| Directions for this task |
For the listing that follows, give again exactly the lines from the one with "bpy.data.objects.remove(obj)" to the one with "return right, up, -forward", including both.

| Material |
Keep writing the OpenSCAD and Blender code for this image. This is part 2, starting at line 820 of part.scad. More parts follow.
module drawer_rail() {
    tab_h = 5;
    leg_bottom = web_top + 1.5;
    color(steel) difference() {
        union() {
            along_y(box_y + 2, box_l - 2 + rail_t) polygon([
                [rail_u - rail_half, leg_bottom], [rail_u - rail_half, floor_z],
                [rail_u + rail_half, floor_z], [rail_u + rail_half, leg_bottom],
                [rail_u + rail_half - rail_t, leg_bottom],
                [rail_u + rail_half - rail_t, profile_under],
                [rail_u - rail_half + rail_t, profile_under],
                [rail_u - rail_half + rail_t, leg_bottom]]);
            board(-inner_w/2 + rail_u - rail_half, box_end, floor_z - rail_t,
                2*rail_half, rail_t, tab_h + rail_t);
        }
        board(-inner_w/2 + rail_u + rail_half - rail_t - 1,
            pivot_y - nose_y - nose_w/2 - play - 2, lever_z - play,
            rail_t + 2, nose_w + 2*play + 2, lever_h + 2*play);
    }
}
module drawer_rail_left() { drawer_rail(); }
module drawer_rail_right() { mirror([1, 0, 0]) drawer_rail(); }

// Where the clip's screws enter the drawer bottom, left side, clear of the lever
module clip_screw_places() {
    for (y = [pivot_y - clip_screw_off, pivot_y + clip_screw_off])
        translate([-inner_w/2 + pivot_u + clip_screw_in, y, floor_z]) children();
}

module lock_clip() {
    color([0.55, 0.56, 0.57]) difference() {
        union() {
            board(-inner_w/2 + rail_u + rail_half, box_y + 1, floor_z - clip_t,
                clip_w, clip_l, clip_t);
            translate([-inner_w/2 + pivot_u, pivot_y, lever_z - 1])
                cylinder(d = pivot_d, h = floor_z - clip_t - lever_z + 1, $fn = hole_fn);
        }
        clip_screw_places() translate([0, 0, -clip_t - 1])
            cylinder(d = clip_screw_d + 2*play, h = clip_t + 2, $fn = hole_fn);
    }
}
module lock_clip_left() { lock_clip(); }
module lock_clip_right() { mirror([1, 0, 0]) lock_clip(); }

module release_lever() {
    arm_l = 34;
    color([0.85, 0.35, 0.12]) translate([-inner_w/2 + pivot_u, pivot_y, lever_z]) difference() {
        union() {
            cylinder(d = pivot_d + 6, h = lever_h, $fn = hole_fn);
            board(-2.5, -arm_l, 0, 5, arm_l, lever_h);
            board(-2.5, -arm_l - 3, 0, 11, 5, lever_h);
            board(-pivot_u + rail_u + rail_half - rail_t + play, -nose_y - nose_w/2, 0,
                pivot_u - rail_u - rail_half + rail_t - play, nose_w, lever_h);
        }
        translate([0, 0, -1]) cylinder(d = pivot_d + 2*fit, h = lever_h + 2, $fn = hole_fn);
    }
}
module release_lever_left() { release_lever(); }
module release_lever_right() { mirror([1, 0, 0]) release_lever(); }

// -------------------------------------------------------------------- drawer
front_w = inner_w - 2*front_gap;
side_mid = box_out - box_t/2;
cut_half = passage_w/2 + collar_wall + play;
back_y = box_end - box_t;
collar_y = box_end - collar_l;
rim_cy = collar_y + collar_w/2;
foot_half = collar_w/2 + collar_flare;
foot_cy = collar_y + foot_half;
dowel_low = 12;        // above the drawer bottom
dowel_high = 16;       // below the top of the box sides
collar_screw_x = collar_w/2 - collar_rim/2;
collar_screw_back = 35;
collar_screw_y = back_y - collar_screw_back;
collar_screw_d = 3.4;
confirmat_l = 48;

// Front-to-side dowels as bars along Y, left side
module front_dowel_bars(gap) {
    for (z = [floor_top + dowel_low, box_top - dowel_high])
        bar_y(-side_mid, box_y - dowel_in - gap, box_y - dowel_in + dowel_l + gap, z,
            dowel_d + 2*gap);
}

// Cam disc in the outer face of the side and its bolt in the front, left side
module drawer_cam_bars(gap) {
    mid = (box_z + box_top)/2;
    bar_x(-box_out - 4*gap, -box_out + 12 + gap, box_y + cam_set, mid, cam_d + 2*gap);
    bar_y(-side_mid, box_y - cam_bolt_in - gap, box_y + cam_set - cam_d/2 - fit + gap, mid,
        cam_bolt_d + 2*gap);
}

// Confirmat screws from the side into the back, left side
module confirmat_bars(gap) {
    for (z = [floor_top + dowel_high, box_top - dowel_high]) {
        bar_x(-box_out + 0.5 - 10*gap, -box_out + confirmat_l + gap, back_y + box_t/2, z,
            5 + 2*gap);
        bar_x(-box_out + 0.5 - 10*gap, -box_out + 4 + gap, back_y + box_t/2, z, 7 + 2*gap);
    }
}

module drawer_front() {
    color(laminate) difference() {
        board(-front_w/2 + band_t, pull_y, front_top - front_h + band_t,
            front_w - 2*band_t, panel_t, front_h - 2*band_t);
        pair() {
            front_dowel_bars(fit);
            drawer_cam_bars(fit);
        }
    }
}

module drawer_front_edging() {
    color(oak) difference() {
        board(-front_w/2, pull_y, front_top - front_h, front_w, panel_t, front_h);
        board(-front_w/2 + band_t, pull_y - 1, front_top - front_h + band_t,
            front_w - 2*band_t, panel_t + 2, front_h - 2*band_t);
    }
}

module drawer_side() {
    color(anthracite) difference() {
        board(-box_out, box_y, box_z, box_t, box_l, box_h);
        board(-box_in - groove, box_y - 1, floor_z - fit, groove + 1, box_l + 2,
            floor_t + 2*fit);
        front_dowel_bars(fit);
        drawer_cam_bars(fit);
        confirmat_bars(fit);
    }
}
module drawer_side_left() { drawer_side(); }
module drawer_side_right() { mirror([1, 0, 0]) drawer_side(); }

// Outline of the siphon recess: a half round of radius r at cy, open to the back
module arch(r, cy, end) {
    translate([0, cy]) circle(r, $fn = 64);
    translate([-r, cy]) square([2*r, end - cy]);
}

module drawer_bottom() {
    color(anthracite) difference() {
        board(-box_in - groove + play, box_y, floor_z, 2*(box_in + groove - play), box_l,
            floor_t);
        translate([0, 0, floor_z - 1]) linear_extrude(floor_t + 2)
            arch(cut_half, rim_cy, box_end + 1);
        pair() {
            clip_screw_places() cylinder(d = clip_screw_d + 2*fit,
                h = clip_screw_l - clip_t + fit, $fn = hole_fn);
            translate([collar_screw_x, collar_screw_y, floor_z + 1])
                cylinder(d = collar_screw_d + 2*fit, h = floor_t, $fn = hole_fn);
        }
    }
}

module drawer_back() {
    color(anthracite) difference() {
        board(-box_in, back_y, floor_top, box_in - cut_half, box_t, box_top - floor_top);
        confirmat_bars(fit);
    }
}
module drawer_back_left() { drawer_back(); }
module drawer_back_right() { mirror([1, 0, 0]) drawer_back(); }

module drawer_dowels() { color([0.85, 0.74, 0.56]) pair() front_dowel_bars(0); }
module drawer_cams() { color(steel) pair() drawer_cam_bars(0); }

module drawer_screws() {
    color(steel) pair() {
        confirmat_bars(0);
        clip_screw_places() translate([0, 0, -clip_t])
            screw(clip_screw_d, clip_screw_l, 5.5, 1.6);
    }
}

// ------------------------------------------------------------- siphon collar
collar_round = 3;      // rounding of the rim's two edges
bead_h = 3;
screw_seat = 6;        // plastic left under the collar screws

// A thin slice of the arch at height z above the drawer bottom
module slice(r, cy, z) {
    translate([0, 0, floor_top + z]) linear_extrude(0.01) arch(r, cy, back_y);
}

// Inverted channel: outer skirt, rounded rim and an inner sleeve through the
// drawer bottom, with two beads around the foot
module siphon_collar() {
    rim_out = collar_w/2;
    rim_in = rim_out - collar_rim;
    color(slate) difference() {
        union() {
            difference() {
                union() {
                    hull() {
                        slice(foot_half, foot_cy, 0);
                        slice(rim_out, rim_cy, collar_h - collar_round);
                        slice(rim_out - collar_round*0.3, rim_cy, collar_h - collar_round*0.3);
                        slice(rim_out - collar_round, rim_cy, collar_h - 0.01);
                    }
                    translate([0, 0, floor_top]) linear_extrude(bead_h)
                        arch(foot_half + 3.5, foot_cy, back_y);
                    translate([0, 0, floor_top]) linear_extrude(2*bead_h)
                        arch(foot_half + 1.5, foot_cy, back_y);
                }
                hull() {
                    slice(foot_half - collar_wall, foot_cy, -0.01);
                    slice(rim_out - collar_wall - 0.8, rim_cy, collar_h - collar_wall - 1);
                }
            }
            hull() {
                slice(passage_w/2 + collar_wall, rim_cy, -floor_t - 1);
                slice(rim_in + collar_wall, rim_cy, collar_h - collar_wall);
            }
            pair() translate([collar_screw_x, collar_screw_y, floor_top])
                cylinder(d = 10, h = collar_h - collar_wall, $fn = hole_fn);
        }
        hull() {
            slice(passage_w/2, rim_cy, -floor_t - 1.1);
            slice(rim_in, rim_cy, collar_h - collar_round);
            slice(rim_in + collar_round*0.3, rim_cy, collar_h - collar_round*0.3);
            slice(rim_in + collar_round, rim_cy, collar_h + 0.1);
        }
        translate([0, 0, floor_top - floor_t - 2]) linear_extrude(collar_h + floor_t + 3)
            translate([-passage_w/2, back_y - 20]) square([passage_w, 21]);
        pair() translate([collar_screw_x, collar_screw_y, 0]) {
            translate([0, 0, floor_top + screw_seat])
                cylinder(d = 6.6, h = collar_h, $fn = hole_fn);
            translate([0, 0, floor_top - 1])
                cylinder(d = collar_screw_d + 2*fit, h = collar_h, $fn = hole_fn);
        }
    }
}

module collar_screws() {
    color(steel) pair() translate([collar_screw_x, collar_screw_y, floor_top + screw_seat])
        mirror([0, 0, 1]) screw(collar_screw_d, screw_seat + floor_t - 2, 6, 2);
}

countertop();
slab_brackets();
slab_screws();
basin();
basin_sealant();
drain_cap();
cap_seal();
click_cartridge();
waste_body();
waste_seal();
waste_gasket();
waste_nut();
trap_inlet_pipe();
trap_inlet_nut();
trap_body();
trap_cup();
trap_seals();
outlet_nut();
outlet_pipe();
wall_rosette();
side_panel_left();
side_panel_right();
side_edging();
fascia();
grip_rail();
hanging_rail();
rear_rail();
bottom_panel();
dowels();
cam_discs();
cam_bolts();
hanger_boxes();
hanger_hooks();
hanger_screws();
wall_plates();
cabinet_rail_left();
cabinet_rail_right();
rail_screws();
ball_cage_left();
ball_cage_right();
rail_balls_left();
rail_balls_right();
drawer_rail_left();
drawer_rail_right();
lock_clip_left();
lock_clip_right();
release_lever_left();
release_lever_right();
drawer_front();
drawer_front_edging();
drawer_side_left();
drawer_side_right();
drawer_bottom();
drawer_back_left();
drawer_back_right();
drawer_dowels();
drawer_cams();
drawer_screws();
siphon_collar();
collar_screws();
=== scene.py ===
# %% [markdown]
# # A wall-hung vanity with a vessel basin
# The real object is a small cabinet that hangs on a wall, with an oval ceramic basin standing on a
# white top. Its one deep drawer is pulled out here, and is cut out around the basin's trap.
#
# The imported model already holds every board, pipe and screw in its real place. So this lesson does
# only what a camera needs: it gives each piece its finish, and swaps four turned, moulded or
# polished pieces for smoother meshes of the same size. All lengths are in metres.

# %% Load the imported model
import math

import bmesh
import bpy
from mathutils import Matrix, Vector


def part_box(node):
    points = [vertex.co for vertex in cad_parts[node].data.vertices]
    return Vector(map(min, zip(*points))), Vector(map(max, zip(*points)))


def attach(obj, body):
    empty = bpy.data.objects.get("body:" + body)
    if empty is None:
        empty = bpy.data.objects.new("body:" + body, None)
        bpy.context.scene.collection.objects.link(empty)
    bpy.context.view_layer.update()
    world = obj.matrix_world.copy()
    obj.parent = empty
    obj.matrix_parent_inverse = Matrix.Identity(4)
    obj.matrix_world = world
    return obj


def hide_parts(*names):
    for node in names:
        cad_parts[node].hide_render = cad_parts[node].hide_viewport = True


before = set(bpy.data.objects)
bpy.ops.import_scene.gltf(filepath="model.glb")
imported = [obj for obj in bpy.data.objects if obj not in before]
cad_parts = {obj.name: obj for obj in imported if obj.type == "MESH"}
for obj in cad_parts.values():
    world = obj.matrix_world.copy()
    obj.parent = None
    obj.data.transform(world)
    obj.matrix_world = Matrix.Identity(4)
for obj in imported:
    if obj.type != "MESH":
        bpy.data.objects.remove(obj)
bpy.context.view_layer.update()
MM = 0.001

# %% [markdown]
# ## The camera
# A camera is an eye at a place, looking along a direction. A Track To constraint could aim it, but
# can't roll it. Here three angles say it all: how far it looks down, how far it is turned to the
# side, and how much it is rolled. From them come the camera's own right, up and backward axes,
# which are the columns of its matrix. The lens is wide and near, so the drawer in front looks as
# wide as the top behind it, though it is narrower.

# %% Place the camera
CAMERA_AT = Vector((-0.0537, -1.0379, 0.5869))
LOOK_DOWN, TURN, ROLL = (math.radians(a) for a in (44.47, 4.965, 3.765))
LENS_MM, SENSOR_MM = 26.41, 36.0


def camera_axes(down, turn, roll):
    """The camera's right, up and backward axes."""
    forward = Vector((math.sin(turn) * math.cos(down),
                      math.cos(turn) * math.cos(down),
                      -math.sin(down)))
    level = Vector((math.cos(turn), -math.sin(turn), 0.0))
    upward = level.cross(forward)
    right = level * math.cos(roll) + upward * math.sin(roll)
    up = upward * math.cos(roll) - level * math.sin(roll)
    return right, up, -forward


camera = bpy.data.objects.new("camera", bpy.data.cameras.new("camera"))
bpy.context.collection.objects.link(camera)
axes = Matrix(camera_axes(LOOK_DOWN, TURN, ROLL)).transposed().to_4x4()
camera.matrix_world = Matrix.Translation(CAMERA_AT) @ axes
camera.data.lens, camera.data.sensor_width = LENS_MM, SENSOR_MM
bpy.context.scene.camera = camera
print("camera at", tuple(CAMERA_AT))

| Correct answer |
        bpy.data.objects.remove(obj)
bpy.context.view_layer.update()
MM = 0.001

# %% [markdown]
# ## The camera
# A camera is an eye at a place, looking along a direction. A Track To constraint could aim it, but
# can't roll it. Here three angles say it all: how far it looks down, how far it is turned to the
# side, and how much it is rolled. From them come the camera's own right, up and backward axes,
# which are the columns of its matrix. The lens is wide and near, so the drawer in front looks as
# wide as the top behind it, though it is narrower.

# %% Place the camera
CAMERA_AT = Vector((-0.0537, -1.0379, 0.5869))
LOOK_DOWN, TURN, ROLL = (math.radians(a) for a in (44.47, 4.965, 3.765))
LENS_MM, SENSOR_MM = 26.41, 36.0


def camera_axes(down, turn, roll):
    """The camera's right, up and backward axes."""
    forward = Vector((math.sin(turn) * math.cos(down),
                      math.cos(turn) * math.cos(down),
                      -math.sin(down)))
    level = Vector((math.cos(turn), -math.sin(turn), 0.0))
    upward = level.cross(forward)
    right = level * math.cos(roll) + upward * math.sin(roll)
    up = upward * math.cos(roll) - level * math.sin(roll)
    return right, up, -forward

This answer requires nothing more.